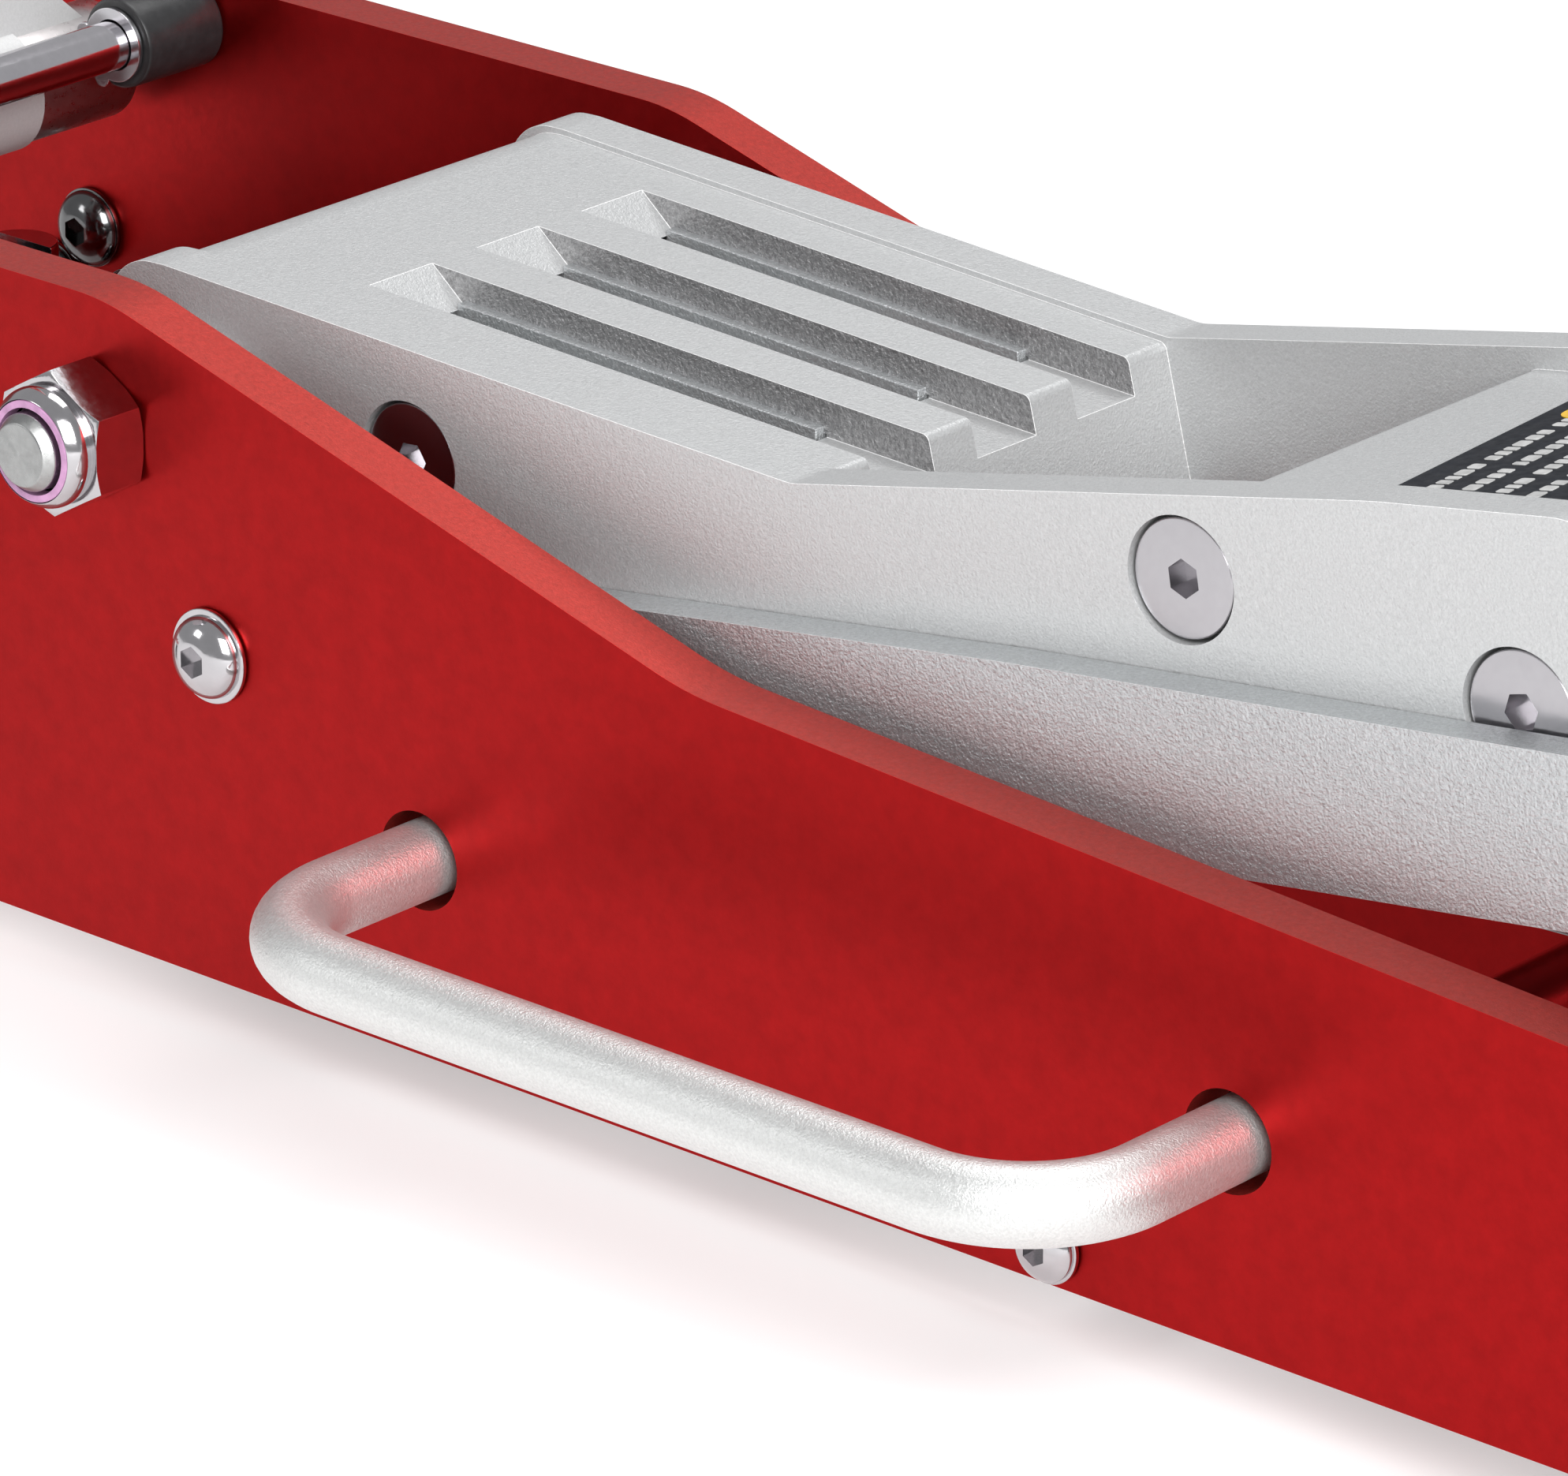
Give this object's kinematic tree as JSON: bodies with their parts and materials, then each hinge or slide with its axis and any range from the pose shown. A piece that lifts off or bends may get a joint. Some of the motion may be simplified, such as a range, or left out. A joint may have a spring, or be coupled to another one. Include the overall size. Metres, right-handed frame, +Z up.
{
  "type": "trolley jack",
  "caption": "Low-profile hydraulic trolley jack for lifting a car: a cast lift arm between two red side plates, with a turning saddle, pump handle and wheels.",
  "frame": {"origin": "on the ground, under the centre of the bounding box", "axes": "+X towards the saddle end, +Y to the jack's left, +Z up; the arm is partly raised and the pump handle stands up"},
  "size_m": [0.8488, 0.303, 1.0163],
  "materials": {
    "red_anodised": "satin anodised",
    "cast_aluminium": "sand cast, silver painted",
    "satin_aluminium": "satin",
    "bright_steel": "zinc plated, bright",
    "steel": "machined",
    "chrome": "polished",
    "black_plastic": "moulded",
    "rubber": "moulded",
    "red_paint": "gloss paint"
  },
  "bodies": {
    "chassis": {"right_side_plate": "red_anodised", "right_carry_handle": "satin_aluminium", "right_shaft_nut": "bright_steel", "right_rod_anchor_pin": "steel", "right_anchor_screw": "bright_steel", "right_tie_screw": "bright_steel", "right_stop_sleeve": "black_plastic", "right_stop_circlip": "bright_steel", "right_caster_bracket": "red_paint", "right_bracket_screw_1": "bright_steel", "right_bracket_screw_2": "bright_steel", "right_bracket_screw_3": "bright_steel", "left_side_plate": "red_anodised", "left_carry_handle": "satin_aluminium", "left_shaft_nut": "bright_steel", "left_rod_anchor_pin": "steel", "left_anchor_screw": "bright_steel", "left_tie_screw": "bright_steel", "left_stop_sleeve": "black_plastic", "left_stop_circlip": "bright_steel", "left_caster_bracket": "red_paint", "left_bracket_screw_1": "bright_steel", "left_bracket_screw_2": "bright_steel", "left_bracket_screw_3": "bright_steel", "lift_arm_shaft": "bright_steel", "front_tie_bar": "chrome", "handle_stop_rod": "chrome", "front_axle": "bright_steel", "pump_block": "red_paint", "ram_cylinder": "steel", "yoke_shaft": "bright_steel"},
    "lift_arm": {"arm_shell": "cast_aluminium", "arm_frame": "cast_aluminium", "saddle_pin": "bright_steel", "right_arm_screw_1": "bright_steel", "right_arm_screw_2": "bright_steel", "right_arm_screw_3": "bright_steel", "left_arm_screw_1": "bright_steel", "left_arm_screw_2": "bright_steel", "left_arm_screw_3": "bright_steel"},
    "saddle_bracket": {"saddle_bracket": "steel"},
    "saddle": {"saddle": "steel", "saddle_pad": "rubber"},
    "control_rods": {"right_control_rod": "steel", "left_control_rod": "steel"},
    "ram": {"ram_rod": "chrome"},
    "yoke": {"handle_yoke": "cast_aluminium", "pump_roller": "steel", "handle_clamp_screw": "black_plastic"},
    "handle": {"handle_tube": "red_paint", "handle_grip": "rubber"},
    "plunger": {"pump_plunger": "chrome", "pump_spring": "steel"},
    "valve": {"release_valve": "bright_steel"},
    "right_front_wheel": {"right_front_wheel": "steel"},
    "right_caster_fork": {"right_caster_fork": "steel"},
    "right_caster_wheel": {"right_caster_wheel": "black_plastic"},
    "left_front_wheel": {"left_front_wheel": "steel"},
    "left_caster_fork": {"left_caster_fork": "steel"},
    "left_caster_wheel": {"left_caster_wheel": "black_plastic"}
  },
  "joints": [
    {"name": "arm_lift", "type": "hinge", "parent": "chassis", "child": "lift_arm", "pos_m": [-0.05616, 0, 0.1262], "axis": [0, -1, 0], "range_deg": [-12, 45]},
    {"name": "saddle_level", "type": "hinge", "parent": "lift_arm", "child": "saddle_bracket", "pos_m": [0.32583, 0, 0.142], "axis": [0, -1, 0], "range_deg": [-45, 12]},
    {"name": "saddle_turn", "type": "hinge", "parent": "saddle_bracket", "child": "saddle", "pos_m": [0.33383, 0, 0.162], "axis": [0, 0, 1], "continuous": true},
    {"name": "control_rod_swing", "type": "hinge", "parent": "chassis", "child": "control_rods", "pos_m": [-0.02476, 0, 0.0853], "axis": [0, -1, 0], "range_deg": [-12, 45]},
    {"name": "ram_stroke", "type": "slide", "parent": "chassis", "child": "ram", "axis": [1, 0, 0], "range_m": [-0.0125, 0.045]},
    {"name": "handle_pump", "type": "hinge", "parent": "chassis", "child": "yoke", "pos_m": [-0.21887, 0, 0.1325], "axis": [0, -1, 0], "range_deg": [0, 50], "stiffness_Nm_per_rad": 8, "springref_deg": -28.65},
    {"name": "pump_stroke", "type": "slide", "parent": "chassis", "child": "plunger", "axis": [0, 0, 1], "range_m": [-0.0226, 0], "deforming": ["pump_spring"]},
    {"name": "handle_turn", "type": "hinge", "parent": "yoke", "child": "handle", "pos_m": [-0.21887, 0, 0.1325], "axis": [-0.2079, 0, 0.9781], "range_deg": [0, 120]},
    {"name": "release_valve_turn", "type": "hinge", "parent": "chassis", "child": "valve", "pos_m": [-0.20516, 0.031, 0.08], "axis": [0, 0, 1], "range_deg": [0, 120]},
    {"name": "right_front_wheel_spin", "type": "hinge", "parent": "chassis", "child": "right_front_wheel", "pos_m": [0.38843, -0.106, 0.036], "axis": [0, 1, 0], "continuous": true},
    {"name": "right_caster_swivel", "type": "hinge", "parent": "chassis", "child": "right_caster_fork", "pos_m": [-0.23217, -0.127, 0.0595], "axis": [0, 0, 1], "continuous": true},
    {"name": "right_caster_wheel_spin", "type": "hinge", "parent": "right_caster_fork", "child": "right_caster_wheel", "pos_m": [-0.24216, -0.127, 0.024], "axis": [0, 1, 0], "continuous": true},
    {"name": "left_front_wheel_spin", "type": "hinge", "parent": "chassis", "child": "left_front_wheel", "pos_m": [0.38843, 0.106, 0.036], "axis": [0, 1, 0], "continuous": true},
    {"name": "left_caster_swivel", "type": "hinge", "parent": "chassis", "child": "left_caster_fork", "pos_m": [-0.23217, 0.127, 0.0595], "axis": [0, 0, 1], "continuous": true},
    {"name": "left_caster_wheel_spin", "type": "hinge", "parent": "left_caster_fork", "child": "left_caster_wheel", "pos_m": [-0.24216, 0.127, 0.024], "axis": [0, 1, 0], "continuous": true}
  ],
  "couplings": [
    {"joint": "saddle_level", "follows": "arm_lift", "ratio": -1},
    {"joint": "control_rod_swing", "follows": "arm_lift", "ratio": 1},
    {"joint": "ram_stroke", "follows": "arm_lift", "m_per_rad": 0.0566},
    {"joint": "pump_stroke", "follows": "handle_pump", "m_per_rad": -0.0257},
    {"joint": "release_valve_turn", "follows": "handle_turn", "ratio": 1}
  ]
}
========================
### Task
Make an exact copy of the material above.

### Solution to this task
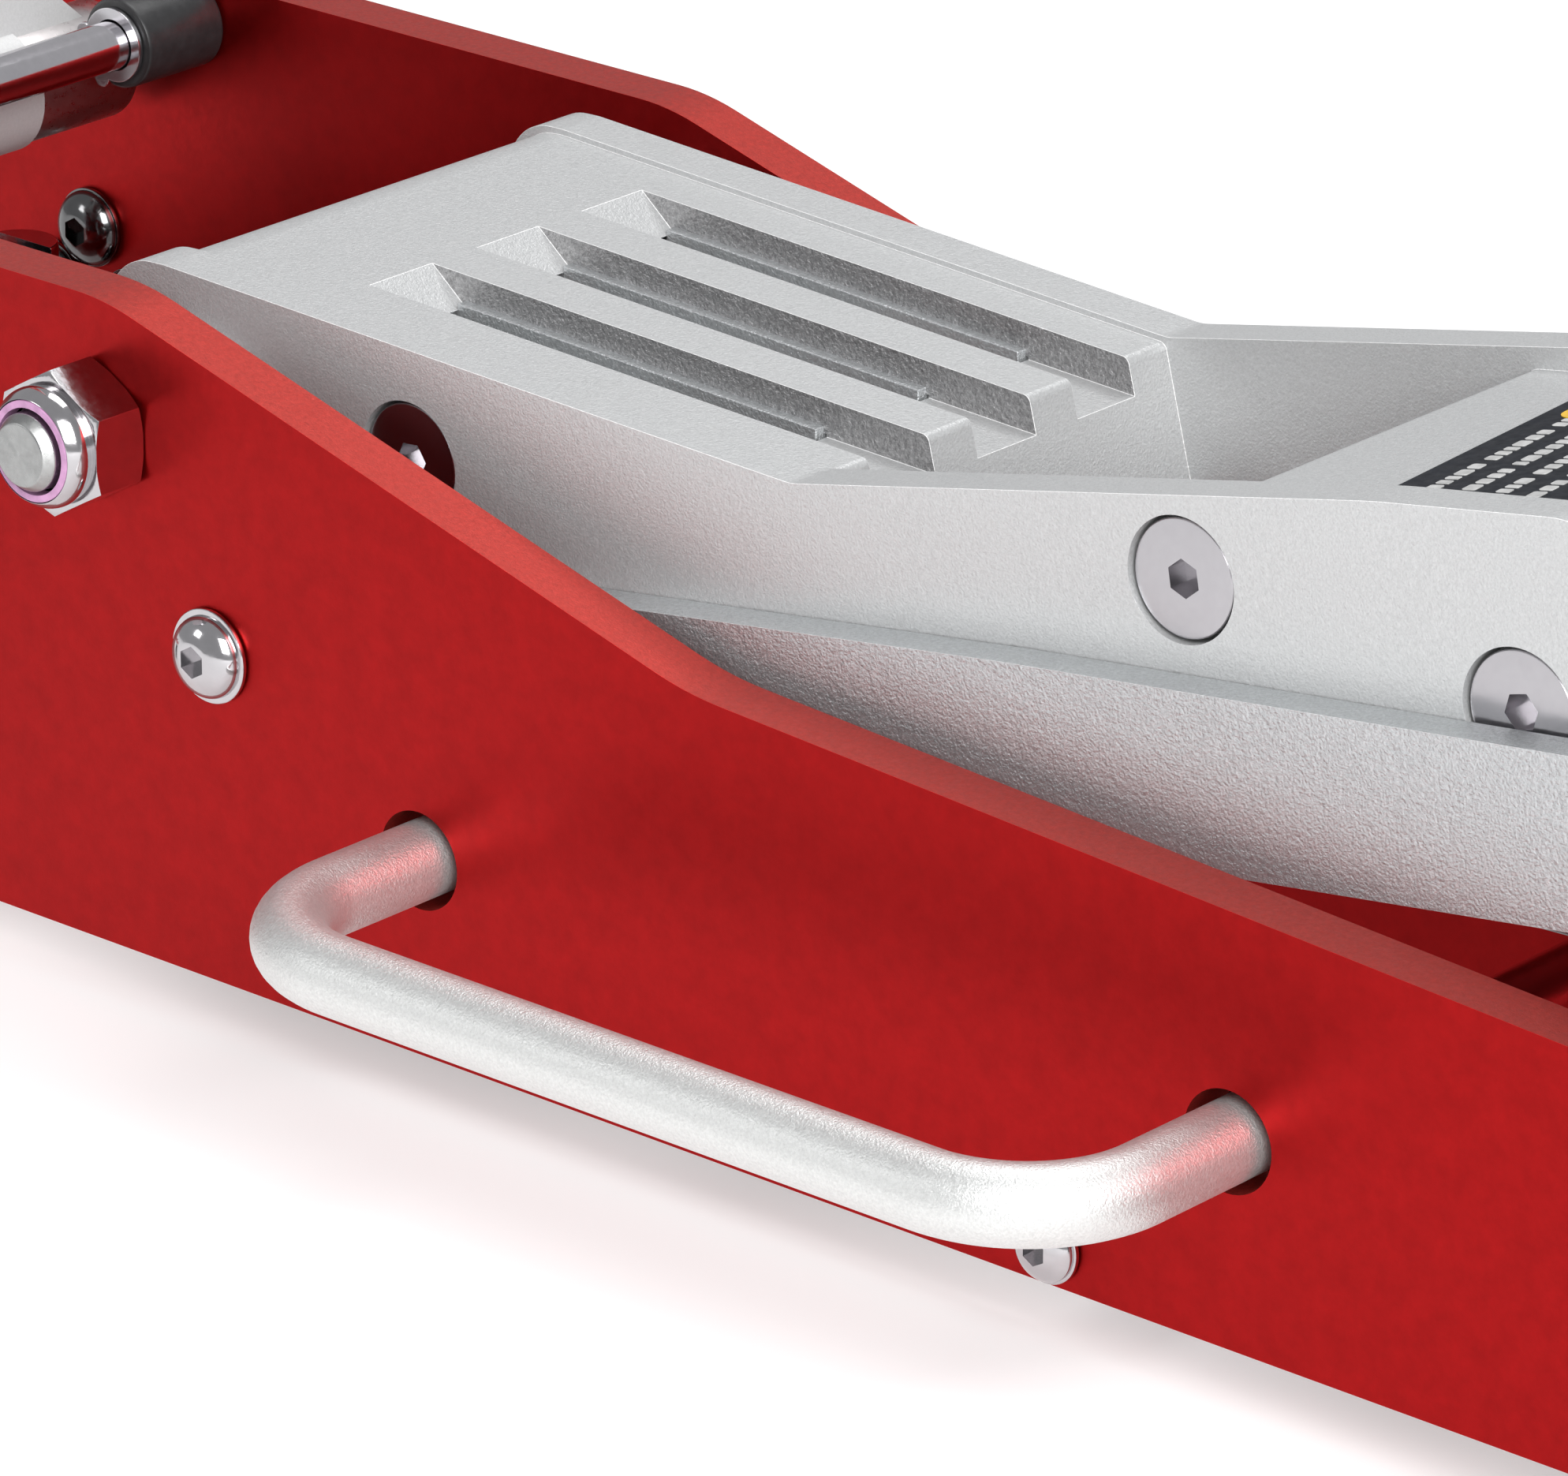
Give this object's kinematic tree as JSON: bodies with their parts and materials, then each hinge or slide with its axis and any range from the pose shown. A piece that lifts off or bends may get a joint. Some of the motion may be simplified, such as a range, or left out. A joint may have a spring, or be coupled to another one. Include the overall size. Metres, right-handed frame, +Z up.
{
  "type": "trolley jack",
  "caption": "Low-profile hydraulic trolley jack for lifting a car: a cast lift arm between two red side plates, with a turning saddle, pump handle and wheels.",
  "frame": {"origin": "on the ground, under the centre of the bounding box", "axes": "+X towards the saddle end, +Y to the jack's left, +Z up; the arm is partly raised and the pump handle stands up"},
  "size_m": [0.8488, 0.303, 1.0163],
  "materials": {
    "red_anodised": "satin anodised",
    "cast_aluminium": "sand cast, silver painted",
    "satin_aluminium": "satin",
    "bright_steel": "zinc plated, bright",
    "steel": "machined",
    "chrome": "polished",
    "black_plastic": "moulded",
    "rubber": "moulded",
    "red_paint": "gloss paint"
  },
  "bodies": {
    "chassis": {"right_side_plate": "red_anodised", "right_carry_handle": "satin_aluminium", "right_shaft_nut": "bright_steel", "right_rod_anchor_pin": "steel", "right_anchor_screw": "bright_steel", "right_tie_screw": "bright_steel", "right_stop_sleeve": "black_plastic", "right_stop_circlip": "bright_steel", "right_caster_bracket": "red_paint", "right_bracket_screw_1": "bright_steel", "right_bracket_screw_2": "bright_steel", "right_bracket_screw_3": "bright_steel", "left_side_plate": "red_anodised", "left_carry_handle": "satin_aluminium", "left_shaft_nut": "bright_steel", "left_rod_anchor_pin": "steel", "left_anchor_screw": "bright_steel", "left_tie_screw": "bright_steel", "left_stop_sleeve": "black_plastic", "left_stop_circlip": "bright_steel", "left_caster_bracket": "red_paint", "left_bracket_screw_1": "bright_steel", "left_bracket_screw_2": "bright_steel", "left_bracket_screw_3": "bright_steel", "lift_arm_shaft": "bright_steel", "front_tie_bar": "chrome", "handle_stop_rod": "chrome", "front_axle": "bright_steel", "pump_block": "red_paint", "ram_cylinder": "steel", "yoke_shaft": "bright_steel"},
    "lift_arm": {"arm_shell": "cast_aluminium", "arm_frame": "cast_aluminium", "saddle_pin": "bright_steel", "right_arm_screw_1": "bright_steel", "right_arm_screw_2": "bright_steel", "right_arm_screw_3": "bright_steel", "left_arm_screw_1": "bright_steel", "left_arm_screw_2": "bright_steel", "left_arm_screw_3": "bright_steel"},
    "saddle_bracket": {"saddle_bracket": "steel"},
    "saddle": {"saddle": "steel", "saddle_pad": "rubber"},
    "control_rods": {"right_control_rod": "steel", "left_control_rod": "steel"},
    "ram": {"ram_rod": "chrome"},
    "yoke": {"handle_yoke": "cast_aluminium", "pump_roller": "steel", "handle_clamp_screw": "black_plastic"},
    "handle": {"handle_tube": "red_paint", "handle_grip": "rubber"},
    "plunger": {"pump_plunger": "chrome", "pump_spring": "steel"},
    "valve": {"release_valve": "bright_steel"},
    "right_front_wheel": {"right_front_wheel": "steel"},
    "right_caster_fork": {"right_caster_fork": "steel"},
    "right_caster_wheel": {"right_caster_wheel": "black_plastic"},
    "left_front_wheel": {"left_front_wheel": "steel"},
    "left_caster_fork": {"left_caster_fork": "steel"},
    "left_caster_wheel": {"left_caster_wheel": "black_plastic"}
  },
  "joints": [
    {"name": "arm_lift", "type": "hinge", "parent": "chassis", "child": "lift_arm", "pos_m": [-0.05616, 0, 0.1262], "axis": [0, -1, 0], "range_deg": [-12, 45]},
    {"name": "saddle_level", "type": "hinge", "parent": "lift_arm", "child": "saddle_bracket", "pos_m": [0.32583, 0, 0.142], "axis": [0, -1, 0], "range_deg": [-45, 12]},
    {"name": "saddle_turn", "type": "hinge", "parent": "saddle_bracket", "child": "saddle", "pos_m": [0.33383, 0, 0.162], "axis": [0, 0, 1], "continuous": true},
    {"name": "control_rod_swing", "type": "hinge", "parent": "chassis", "child": "control_rods", "pos_m": [-0.02476, 0, 0.0853], "axis": [0, -1, 0], "range_deg": [-12, 45]},
    {"name": "ram_stroke", "type": "slide", "parent": "chassis", "child": "ram", "axis": [1, 0, 0], "range_m": [-0.0125, 0.045]},
    {"name": "handle_pump", "type": "hinge", "parent": "chassis", "child": "yoke", "pos_m": [-0.21887, 0, 0.1325], "axis": [0, -1, 0], "range_deg": [0, 50], "stiffness_Nm_per_rad": 8, "springref_deg": -28.65},
    {"name": "pump_stroke", "type": "slide", "parent": "chassis", "child": "plunger", "axis": [0, 0, 1], "range_m": [-0.0226, 0], "deforming": ["pump_spring"]},
    {"name": "handle_turn", "type": "hinge", "parent": "yoke", "child": "handle", "pos_m": [-0.21887, 0, 0.1325], "axis": [-0.2079, 0, 0.9781], "range_deg": [0, 120]},
    {"name": "release_valve_turn", "type": "hinge", "parent": "chassis", "child": "valve", "pos_m": [-0.20516, 0.031, 0.08], "axis": [0, 0, 1], "range_deg": [0, 120]},
    {"name": "right_front_wheel_spin", "type": "hinge", "parent": "chassis", "child": "right_front_wheel", "pos_m": [0.38843, -0.106, 0.036], "axis": [0, 1, 0], "continuous": true},
    {"name": "right_caster_swivel", "type": "hinge", "parent": "chassis", "child": "right_caster_fork", "pos_m": [-0.23217, -0.127, 0.0595], "axis": [0, 0, 1], "continuous": true},
    {"name": "right_caster_wheel_spin", "type": "hinge", "parent": "right_caster_fork", "child": "right_caster_wheel", "pos_m": [-0.24216, -0.127, 0.024], "axis": [0, 1, 0], "continuous": true},
    {"name": "left_front_wheel_spin", "type": "hinge", "parent": "chassis", "child": "left_front_wheel", "pos_m": [0.38843, 0.106, 0.036], "axis": [0, 1, 0], "continuous": true},
    {"name": "left_caster_swivel", "type": "hinge", "parent": "chassis", "child": "left_caster_fork", "pos_m": [-0.23217, 0.127, 0.0595], "axis": [0, 0, 1], "continuous": true},
    {"name": "left_caster_wheel_spin", "type": "hinge", "parent": "left_caster_fork", "child": "left_caster_wheel", "pos_m": [-0.24216, 0.127, 0.024], "axis": [0, 1, 0], "continuous": true}
  ],
  "couplings": [
    {"joint": "saddle_level", "follows": "arm_lift", "ratio": -1},
    {"joint": "control_rod_swing", "follows": "arm_lift", "ratio": 1},
    {"joint": "ram_stroke", "follows": "arm_lift", "m_per_rad": 0.0566},
    {"joint": "pump_stroke", "follows": "handle_pump", "m_per_rad": -0.0257},
    {"joint": "release_valve_turn", "follows": "handle_turn", "ratio": 1}
  ]
}